Study to focus on reasons of infertility among recent war veterans
The new study seeks to find out why veterans from the US most recent wars are more likely to suffer from issues related to infertility than their civilian counterparts.
Researchers on Tuesday announced their plans for a new study to find out why veterans from the US most recent wars are more likely to suffer from issues related to infertility than their civilian counterparts.
Officials from Legacy, a fertility clinic, will partner with the Department of Veterans Affairs for the study.
Researchers will test sperm collected from more than 1,000 veterans that participated in the onslaught of aggression in West Asia and North Africa dubbed by the United States as the "Global War on Terror" in a bid to look for common problems among the population of veterans.
For over two decades, the US waged wars in Afghanistan, Iraq, Syria, Yemen, and Somalia, to name a few countries, and this not only take the lives of hundreds of thousands of civilians throughout the years of war but also saw thousands of US soldiers suffering from many issues, psychological and physical, to serve the "greater goal" of solidifying Washington's standing in the international arena.
The goal of the study is to use the findings to expand the fertility services the Veterans Affairs Department offers over the coming years.
"As a VA physician, I have witnessed firsthand veterans struggling with family building," Veterans Health Administration's healthcare innovation chief Dr. Ryan Vega said. "This effort is important to further understanding a tackling a challenge so many of our nation's veterans face."
Previous studies have shown that the rate of fertility among soldiers that fought in Afghanistan and Iraq could be half that of civilians for unclear reasons.
Legacy officials said they plan on studying various variables, including burn pit exposure during service, traumatic brain injury side effects, and ongoing PTSD, to see how these issues might affect the conception of a child.

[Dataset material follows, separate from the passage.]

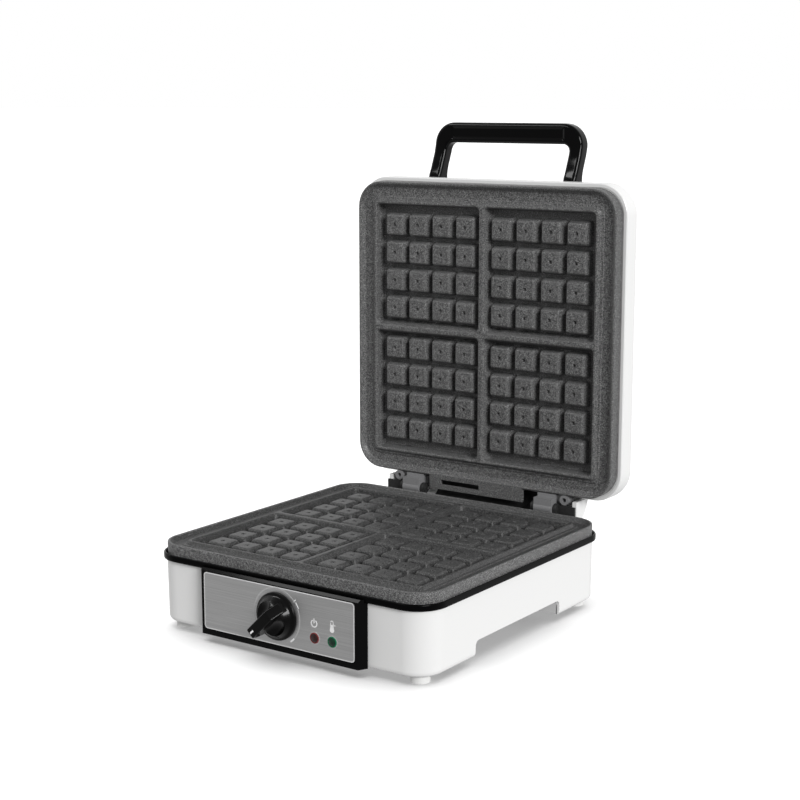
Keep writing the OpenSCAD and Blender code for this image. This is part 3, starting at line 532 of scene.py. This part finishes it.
# half side, corner radius and height: the land round the cells, the step, the gutter, the rolled lip and the back
RIM_LINE = [(116.0, 4.4, CELL_EDGE), (116.4, 4.5, -0.5), (116.8, 4.7, -0.55), (117.2, 4.9, -0.75),
            (117.5, 5.1, -1.2), (118.8, 5.4, -3.2), (119.3, 5.6, -3.5), (120.6, 5.9, -3.55), (121.0, 6.1, -3.7),
            (121.25, 6.3, -4.1), (121.5, 6.5, -4.4), (122.0, 6.9, -4.5),
            (128.9, 17.9, -4.5), (129.6, 18.6, -4.42), (130.15, 19.15, -4.15), (130.55, 19.55, -3.7),
            (132.3, 21.3, -1.25), (132.6, 21.6, -0.75), (133.0, 22.0, -0.3), (133.5, 22.5, -0.06),
            (134.0, 23.0, 0.0), (134.4, 23.4, -0.06), (134.75, 23.75, -0.3), (134.95, 23.95, -0.7),
            (135.0, 24.0, -1.2), (135.0, 24.0, -12.0), (134.85, 23.85, -12.35), (134.5, 23.5, -12.5),
            (131.0, 20.0, -12.5), (131.0, 20.0, -7.5), (118.5, 9.0, -7.5), (118.5, 9.0, -14.6),
            (118.1, 8.6, PLATE_BACK)]
# the cell's wall, from its floor up: near side, far side, corner radius and height
CELL_LINE = [(7.25, 112.3, 0.6, -12.0), (6.8, 112.85, 1.6, -11.85), (6.4, 113.25, 2.3, -11.45),
             (6.1, 113.5, 2.6, -10.8), (3.1, 114.55, 3.8, -2.4), (2.8, 114.75, 3.9, -1.6),
             (2.35, 115.05, 4.0, -0.95), (1.75, 115.5, 4.2, -0.6), (1.1, 115.8, 4.4, CELL_EDGE)]


def quarter_plate(bm):
    """A quarter of a plate: one cell of sixteen pegs and its share of the rim and the back."""
    steps = side_steps()
    for cx, x0, x1 in zip(PEG_X, TILE_X, TILE_X[1:]):
        for cy, y0, y1 in zip(PEG_X, TILE_X, TILE_X[1:]):
            tile(bm, cx, cy, x0, x1, y0, y1)
    land, land_corner, land_z = RIM_LINE[0]
    loops = [square_loop(TILE_X[0], TILE_X[-1], 0, CELL_FLOOR, steps)]
    loops += [square_loop(a, b, r, z, steps) for a, b, r, z in CELL_LINE]
    loops += [square_loop(0, land, 0, land_z, steps, land_corner)]
    grid(bm, loops)
    rows = grid(bm, [quarter_loop(x, r, z, steps) for x, r, z in RIM_LINE], closed=False)
    last = rows[-1]
    c = bm.verts.new((0, 0, PLATE_BACK))
    for a, b in zip(last, last[1:]):
        bm.faces.new((a, b, c))


def post(bm, x, y, r, z0, z1, hole):
    """Screw post under a plate, with its blind hole."""
    line = [(0.0, z1), (r, z1), (r, z0 + 0.4), (r - 0.4, z0), (hole, z0), (hole, z0 + 7), (0.0, z0 + 7)]
    grid(bm, [lift(circle(x, y, d, 24), z) for d, z in line])


def plate(name, node_name, place, body):
    """A whole baking plate, its quarter mirrored twice and its screw posts added."""
    bm = bmesh.new()
    quarter_plate(bm)
    for axis in ("x", "y"):
        extra = bmesh.ops.duplicate(bm, geom=bm.verts[:] + bm.edges[:] + bm.faces[:])["geom"]
        verts = [g for g in extra if isinstance(g, bmesh.types.BMVert)]
        for v in verts:
            setattr(v.co, axis, -getattr(v.co, axis))
        bmesh.ops.reverse_faces(bm, faces=[g for g in extra if isinstance(g, bmesh.types.BMFace)])
        bmesh.ops.remove_doubles(bm, verts=bm.verts, dist=SEAM)
    for sx in (-1, 1):
        for sy in (-1, 1):
            post(bm, sx * 45, sy * 45, 4.5, -30, -14.5, 1.6)
            post(bm, sx * 119, sy * 119, 5, -12.5, -7, 1.8)
    for x, y in ((56, 0), (0, 56), (-56, 0), (0, -56)):
        post(bm, x, y, 4, -22.2, -14.5, 1.4)
    ob = finish_mesh(bm, name, place, body, sharp=50)
    paint(ob, "plate")
    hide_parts(node_name)
    weighted(ob)
    return ob


lower = plate("lower_baking_plate", "lower_plate", PLACED @ Matrix.Translation((0, 0, LIP_Z)), "base")
plate("upper_baking_plate", "upper_plate", MIRRORED, "lid")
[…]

US troops stationed overseas have long held a practice of using burn pits to get rid of their toxic waste. The items that went into the burn pits included batteries, medical waste, plastics, ammunition, even amputated body parts, rubber and chemicals.
Nearly 30,000 troops and filled out a survey on exposure to burn pits between April to December 2014, and data from the survey highlighted the health conditions experienced by US troops.
The most commonly diagnosed health problems were insomnia and neurological problems. Other problems included allergies, high blood pressure, lung diseases like emphysema, chronic bronchitis, and asthma.
One veteran, Julie Tomaska from the Minnesota Air National Guard, who was deployed during the invasion of Iraq on twice in 2005 and 2007, was living near one of these burn pits, which was in Iraq's Balad airbase. She and her colleagues knew this could not be good for them.
Although more than 200,000 servicemembers have registered at the burn pits registry to help "better understand the potential health effects of burn pits and other exposures", the majority of the claims have so far been rejected.
The study will focus on men only, but organizers said they hoped the findings will improve fertility services given by VA.
The researchers will collect and test sperm samples. They will then be cryogenically stored to be reanalyzed six months later in order to identify any additional issues.
The Cooperative Research and Development Agreement between VA and Legacy stipulates that the company covers the cost of cryopreservation for all study participants through December 2023, and VA will be responsible for covering the cost of any continued preservation after that date.
The findings will be released in a report in early 2024.
the fact that the study must be done shows that the US wars on "terror" did not have any beneficiaries except the officials in Washington and the conglomerates they used to exploit and loot the natural resources of the countries that were the victims of their aggression.